Kompasiana adalah platform blog. Konten ini menjadi tanggung jawab bloger dan tidak mewakili pandangan redaksi Kompas.

Istilah Halal Bihalal

Penjelasan tentang halal bihalal  tidak ditemukan dalam Al-Qur’an maupun Hadis. Meskipun berasal dari kata dalam bahasa Arab, namun orang Arab sendiri bisa jadi tidak paham dengan istilah itu, karena Istilah itu memang khas Indonesia yang tidak berdasarkan gramatikal tata bahasa Arab yang benar.  Secara umum pengertian halal bihalal adalah acara silaturahmi yang dilaksanakan setelah menunaikan ibadah puasa Ramadan dengan kegiatan inti saling bermaaf-maafan yang diselingi ceramah agama.

Secara historis istilah halal bihalal digagas oleh Kiai Wahab, salah seorang ulama perintis Nahdahtul Ulama (NU), yang ditawarkan kepada Bung Karno dalam rangka rekonsiliasi para elit ditengah konflik yang sedang melanda bangsa Indonesia di tahun 1948. Tujuannya adalah agar mereka mau berkumpul, saling maaf-memaafkan dan menyatukan pandangan dalam berbangsa dan bernegara.
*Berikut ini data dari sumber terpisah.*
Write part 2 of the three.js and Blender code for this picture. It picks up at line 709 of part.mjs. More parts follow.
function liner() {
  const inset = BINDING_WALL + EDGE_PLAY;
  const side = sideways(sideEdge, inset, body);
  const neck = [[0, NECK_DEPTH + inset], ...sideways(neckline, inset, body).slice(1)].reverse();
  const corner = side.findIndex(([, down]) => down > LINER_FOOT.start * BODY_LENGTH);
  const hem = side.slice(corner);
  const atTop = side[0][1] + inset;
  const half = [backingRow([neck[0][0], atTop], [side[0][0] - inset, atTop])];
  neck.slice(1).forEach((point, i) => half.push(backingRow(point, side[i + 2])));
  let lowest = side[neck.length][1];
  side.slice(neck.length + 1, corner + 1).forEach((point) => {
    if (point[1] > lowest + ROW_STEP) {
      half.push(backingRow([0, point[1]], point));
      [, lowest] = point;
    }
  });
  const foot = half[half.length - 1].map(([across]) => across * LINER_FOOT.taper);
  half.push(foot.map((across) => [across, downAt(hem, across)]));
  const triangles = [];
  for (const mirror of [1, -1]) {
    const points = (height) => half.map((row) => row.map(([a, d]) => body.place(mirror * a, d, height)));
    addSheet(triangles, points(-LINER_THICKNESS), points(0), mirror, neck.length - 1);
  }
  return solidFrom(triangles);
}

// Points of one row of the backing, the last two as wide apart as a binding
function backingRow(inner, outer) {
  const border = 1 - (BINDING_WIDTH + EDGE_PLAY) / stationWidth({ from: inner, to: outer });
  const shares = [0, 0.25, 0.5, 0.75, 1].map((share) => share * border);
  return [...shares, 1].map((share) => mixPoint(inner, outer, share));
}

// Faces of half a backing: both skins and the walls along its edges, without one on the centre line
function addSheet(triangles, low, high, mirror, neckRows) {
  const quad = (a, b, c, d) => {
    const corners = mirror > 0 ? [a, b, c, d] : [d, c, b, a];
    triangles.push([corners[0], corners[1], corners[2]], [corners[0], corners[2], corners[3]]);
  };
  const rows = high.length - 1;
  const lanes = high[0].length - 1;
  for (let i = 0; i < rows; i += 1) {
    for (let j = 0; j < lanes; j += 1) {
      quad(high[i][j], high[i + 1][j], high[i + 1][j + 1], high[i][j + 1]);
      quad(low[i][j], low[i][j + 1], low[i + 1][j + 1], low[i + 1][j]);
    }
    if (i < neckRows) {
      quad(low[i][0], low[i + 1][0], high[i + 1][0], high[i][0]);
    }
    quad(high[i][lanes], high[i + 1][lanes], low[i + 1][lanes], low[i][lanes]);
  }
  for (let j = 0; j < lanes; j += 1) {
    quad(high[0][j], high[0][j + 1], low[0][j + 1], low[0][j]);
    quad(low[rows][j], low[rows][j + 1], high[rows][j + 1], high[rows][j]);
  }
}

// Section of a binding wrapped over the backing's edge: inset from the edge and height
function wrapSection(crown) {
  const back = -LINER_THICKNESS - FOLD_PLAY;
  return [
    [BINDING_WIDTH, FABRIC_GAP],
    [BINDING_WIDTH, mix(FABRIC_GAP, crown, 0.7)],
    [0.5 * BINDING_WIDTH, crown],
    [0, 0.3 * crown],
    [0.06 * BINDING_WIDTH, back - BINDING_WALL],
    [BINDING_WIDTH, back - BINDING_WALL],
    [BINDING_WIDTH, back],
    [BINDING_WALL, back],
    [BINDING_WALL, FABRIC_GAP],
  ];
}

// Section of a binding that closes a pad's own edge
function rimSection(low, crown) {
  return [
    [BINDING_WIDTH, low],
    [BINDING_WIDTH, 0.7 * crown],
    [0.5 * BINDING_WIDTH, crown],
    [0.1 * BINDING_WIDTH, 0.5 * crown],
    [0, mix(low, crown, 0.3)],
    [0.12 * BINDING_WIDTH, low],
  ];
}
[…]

Halal bihalal memang bukanlah syariat Islam, tapi merupakan kearifan lokal dalam bidang muamalah. Kegiatan ini merupakan hasil kreativitas bangsa Indonesia, baik sisi penamaannya maupun cara pelaksanaannya. Halal bihalal bisa dilakukan di mana-mana, mulai dari perkampungan, perkotaan, sekolahan, perkuliahan, bahkan sampai di perkantoran.

Sejarah Halal Bihalal

Konon, kegiatan silaturahmi setelah shalat Idul Fitri mula-mula digelar oleh Kanjeng Gusti Pangeran Adipati Arya (KGPAA) Mangkunegara I, yang masyhur dijuluki Pangeran Sambernyawa pada sekitar tahun 1770-an.

Untuk menghemat  waktu, tenaga, dan biaya, maka setelah salat Idul Fitri diadakan pertemuan antara raja dengan para punggawa dan prajurit secara serentak di balai istana. Semua punggawa dan prajurit melakukan sungkem kepada raja dan permaisuri.  Kegiatan serupa kemudian diikuti oleh pemimpin Jawa lainnya sebagai tradisi yang dikenal dengan istilah sungkeman, belum bernama halal bihalal (sekarang Open House).
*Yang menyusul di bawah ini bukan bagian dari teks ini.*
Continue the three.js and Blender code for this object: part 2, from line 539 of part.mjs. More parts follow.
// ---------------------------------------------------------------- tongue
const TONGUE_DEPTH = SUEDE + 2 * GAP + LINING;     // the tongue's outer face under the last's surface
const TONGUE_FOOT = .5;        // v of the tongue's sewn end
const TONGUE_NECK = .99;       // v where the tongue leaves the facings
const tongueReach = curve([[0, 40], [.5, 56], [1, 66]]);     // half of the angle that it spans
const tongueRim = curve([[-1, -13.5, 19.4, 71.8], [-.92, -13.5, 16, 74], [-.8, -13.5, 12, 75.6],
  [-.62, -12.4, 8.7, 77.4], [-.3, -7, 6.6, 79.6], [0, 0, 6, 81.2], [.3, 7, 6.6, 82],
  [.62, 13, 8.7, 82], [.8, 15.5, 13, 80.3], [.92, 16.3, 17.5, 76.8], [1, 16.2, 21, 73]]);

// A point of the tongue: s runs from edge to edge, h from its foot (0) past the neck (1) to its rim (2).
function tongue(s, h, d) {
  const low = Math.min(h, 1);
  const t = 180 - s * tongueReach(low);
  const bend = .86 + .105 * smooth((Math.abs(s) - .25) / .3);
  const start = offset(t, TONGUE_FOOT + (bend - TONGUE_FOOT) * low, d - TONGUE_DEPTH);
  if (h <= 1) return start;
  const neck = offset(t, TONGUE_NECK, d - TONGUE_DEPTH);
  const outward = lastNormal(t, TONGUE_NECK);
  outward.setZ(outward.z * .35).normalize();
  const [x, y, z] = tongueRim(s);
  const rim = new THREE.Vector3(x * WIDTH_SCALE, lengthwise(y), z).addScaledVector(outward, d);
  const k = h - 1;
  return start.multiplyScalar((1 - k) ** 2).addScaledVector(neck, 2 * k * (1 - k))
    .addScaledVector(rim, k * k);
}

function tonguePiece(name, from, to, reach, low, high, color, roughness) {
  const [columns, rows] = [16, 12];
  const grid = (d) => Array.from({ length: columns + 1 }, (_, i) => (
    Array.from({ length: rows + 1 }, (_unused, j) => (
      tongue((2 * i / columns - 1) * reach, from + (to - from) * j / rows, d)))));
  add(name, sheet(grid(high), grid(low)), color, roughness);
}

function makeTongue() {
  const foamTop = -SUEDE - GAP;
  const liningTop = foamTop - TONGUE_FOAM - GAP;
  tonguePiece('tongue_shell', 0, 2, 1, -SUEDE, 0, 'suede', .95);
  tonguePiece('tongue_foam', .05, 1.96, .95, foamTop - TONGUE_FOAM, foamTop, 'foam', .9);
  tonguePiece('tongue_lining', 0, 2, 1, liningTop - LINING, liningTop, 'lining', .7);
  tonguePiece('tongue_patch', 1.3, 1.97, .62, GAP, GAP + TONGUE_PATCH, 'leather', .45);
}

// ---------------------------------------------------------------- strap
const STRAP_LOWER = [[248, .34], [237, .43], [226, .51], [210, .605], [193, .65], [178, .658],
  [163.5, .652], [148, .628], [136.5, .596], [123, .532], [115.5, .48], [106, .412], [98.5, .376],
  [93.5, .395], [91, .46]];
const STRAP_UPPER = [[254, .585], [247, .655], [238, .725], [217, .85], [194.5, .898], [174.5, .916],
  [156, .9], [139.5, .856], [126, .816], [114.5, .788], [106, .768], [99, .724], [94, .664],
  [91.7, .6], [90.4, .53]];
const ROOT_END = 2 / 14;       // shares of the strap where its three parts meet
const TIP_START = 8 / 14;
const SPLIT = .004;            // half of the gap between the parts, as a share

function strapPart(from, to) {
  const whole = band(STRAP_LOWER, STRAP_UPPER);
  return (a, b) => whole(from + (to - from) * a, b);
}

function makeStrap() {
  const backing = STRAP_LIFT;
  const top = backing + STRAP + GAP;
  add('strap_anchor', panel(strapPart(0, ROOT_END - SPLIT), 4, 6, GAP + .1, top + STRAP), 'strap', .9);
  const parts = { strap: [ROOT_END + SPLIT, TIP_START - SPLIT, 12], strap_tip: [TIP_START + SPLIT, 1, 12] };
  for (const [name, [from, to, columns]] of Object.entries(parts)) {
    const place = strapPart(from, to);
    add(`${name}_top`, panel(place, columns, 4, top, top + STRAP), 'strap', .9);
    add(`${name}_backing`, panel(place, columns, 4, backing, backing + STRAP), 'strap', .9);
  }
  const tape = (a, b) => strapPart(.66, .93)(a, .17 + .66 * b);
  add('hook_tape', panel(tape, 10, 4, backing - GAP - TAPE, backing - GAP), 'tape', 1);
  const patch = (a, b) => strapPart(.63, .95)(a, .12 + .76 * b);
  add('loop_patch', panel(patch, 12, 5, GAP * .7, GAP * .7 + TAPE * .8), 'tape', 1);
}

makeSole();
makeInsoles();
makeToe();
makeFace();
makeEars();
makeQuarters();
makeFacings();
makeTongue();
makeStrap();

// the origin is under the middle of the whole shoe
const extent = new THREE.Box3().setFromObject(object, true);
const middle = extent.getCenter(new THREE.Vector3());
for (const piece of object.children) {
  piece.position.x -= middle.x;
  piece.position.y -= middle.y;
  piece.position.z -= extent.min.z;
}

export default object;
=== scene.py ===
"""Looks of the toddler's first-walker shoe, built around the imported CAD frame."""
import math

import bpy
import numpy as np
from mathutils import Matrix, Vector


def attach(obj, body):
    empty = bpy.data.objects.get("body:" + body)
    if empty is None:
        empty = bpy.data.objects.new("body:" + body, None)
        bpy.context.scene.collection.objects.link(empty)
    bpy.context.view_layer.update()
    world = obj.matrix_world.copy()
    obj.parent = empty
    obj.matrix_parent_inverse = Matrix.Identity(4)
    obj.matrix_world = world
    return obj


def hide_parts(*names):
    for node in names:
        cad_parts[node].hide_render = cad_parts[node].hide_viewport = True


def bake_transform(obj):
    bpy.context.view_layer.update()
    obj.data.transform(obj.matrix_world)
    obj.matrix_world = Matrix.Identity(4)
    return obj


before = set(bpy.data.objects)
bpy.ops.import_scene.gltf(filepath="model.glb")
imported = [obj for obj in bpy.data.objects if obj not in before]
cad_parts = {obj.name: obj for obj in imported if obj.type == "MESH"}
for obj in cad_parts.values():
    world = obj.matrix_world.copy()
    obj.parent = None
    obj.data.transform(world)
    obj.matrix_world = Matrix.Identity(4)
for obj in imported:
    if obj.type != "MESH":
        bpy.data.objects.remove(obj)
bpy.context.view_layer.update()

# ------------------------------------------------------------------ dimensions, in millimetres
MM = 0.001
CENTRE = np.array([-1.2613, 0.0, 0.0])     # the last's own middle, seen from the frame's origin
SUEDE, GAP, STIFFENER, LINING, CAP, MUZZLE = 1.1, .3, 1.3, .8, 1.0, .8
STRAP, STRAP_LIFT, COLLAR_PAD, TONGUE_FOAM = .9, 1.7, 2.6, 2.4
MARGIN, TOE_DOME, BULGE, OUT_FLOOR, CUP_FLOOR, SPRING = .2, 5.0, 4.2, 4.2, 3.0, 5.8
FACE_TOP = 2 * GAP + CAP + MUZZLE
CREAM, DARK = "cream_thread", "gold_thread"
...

Sedangkan penggagas istilah halal bihalal adalah KH Wahab Chasbullah. Beliau merupakan salah satu perintis organisasi Nahdahtul Ulama (NU) yang biasa dipanggil Kiai Wahab.

Pada pertengahan bulan Ramadhan 1948, Bung Karno memanggil KH Wahab Chasbullah ke Istana Negara untuk dimintai pendapat dan sarannya terkait situasi politik Indonesia yang tidak sehat.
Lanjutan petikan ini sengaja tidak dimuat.